**Exercise**
For the listing that follows, give again exactly the lines from the one with "# The dent is" to the one with "bpy.context.scene.collection.objects.link(empty)", including both.

**Data block**
********

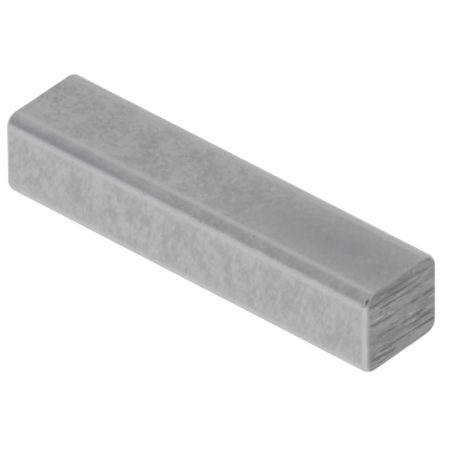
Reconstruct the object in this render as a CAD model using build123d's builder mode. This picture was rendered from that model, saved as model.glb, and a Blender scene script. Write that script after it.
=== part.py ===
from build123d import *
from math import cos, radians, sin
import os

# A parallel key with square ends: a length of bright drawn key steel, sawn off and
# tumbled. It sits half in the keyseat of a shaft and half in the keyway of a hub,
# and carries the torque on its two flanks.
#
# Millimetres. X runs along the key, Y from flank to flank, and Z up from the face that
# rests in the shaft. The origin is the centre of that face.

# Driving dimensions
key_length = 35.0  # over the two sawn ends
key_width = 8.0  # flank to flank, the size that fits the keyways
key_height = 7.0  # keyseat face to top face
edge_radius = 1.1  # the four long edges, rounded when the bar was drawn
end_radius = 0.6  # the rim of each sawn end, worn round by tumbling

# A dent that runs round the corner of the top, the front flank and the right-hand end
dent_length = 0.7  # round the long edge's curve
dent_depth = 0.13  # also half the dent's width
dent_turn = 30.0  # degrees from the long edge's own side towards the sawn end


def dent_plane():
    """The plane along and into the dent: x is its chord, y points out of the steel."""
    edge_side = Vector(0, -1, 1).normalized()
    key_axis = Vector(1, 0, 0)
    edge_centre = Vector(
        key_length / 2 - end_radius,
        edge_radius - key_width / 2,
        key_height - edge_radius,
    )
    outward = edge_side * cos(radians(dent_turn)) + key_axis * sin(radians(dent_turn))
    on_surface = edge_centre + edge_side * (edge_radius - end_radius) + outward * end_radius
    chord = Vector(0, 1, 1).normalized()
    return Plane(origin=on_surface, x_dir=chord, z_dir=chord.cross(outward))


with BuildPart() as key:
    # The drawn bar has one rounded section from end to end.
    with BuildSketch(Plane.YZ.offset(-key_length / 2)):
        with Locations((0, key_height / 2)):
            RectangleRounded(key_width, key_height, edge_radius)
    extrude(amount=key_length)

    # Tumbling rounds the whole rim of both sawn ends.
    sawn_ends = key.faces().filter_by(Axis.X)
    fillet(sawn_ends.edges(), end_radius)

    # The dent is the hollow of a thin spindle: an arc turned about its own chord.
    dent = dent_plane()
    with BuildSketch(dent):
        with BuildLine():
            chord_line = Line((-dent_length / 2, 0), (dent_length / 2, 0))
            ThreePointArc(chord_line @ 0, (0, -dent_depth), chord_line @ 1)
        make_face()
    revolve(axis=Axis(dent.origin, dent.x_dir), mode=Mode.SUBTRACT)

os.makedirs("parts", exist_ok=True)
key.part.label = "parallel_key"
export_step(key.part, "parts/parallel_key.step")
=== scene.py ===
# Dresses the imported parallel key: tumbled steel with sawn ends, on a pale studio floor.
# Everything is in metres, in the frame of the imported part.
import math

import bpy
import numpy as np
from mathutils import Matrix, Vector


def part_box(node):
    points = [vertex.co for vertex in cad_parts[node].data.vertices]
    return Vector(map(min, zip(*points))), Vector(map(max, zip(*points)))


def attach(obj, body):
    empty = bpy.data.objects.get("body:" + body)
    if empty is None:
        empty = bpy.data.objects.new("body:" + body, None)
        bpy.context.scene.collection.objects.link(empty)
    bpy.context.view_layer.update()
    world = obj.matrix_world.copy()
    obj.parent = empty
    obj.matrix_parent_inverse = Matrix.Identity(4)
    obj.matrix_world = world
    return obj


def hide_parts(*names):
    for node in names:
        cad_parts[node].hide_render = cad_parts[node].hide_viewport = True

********

**Final result**
    # The dent is the hollow of a thin spindle: an arc turned about its own chord.
    dent = dent_plane()
    with BuildSketch(dent):
        with BuildLine():
            chord_line = Line((-dent_length / 2, 0), (dent_length / 2, 0))
            ThreePointArc(chord_line @ 0, (0, -dent_depth), chord_line @ 1)
        make_face()
    revolve(axis=Axis(dent.origin, dent.x_dir), mode=Mode.SUBTRACT)

os.makedirs("parts", exist_ok=True)
key.part.label = "parallel_key"
export_step(key.part, "parts/parallel_key.step")
=== scene.py ===
# Dresses the imported parallel key: tumbled steel with sawn ends, on a pale studio floor.
# Everything is in metres, in the frame of the imported part.
import math

import bpy
import numpy as np
from mathutils import Matrix, Vector


def part_box(node):
    points = [vertex.co for vertex in cad_parts[node].data.vertices]
    return Vector(map(min, zip(*points))), Vector(map(max, zip(*points)))


def attach(obj, body):
    empty = bpy.data.objects.get("body:" + body)
    if empty is None:
        empty = bpy.data.objects.new("body:" + body, None)
        bpy.context.scene.collection.objects.link(empty)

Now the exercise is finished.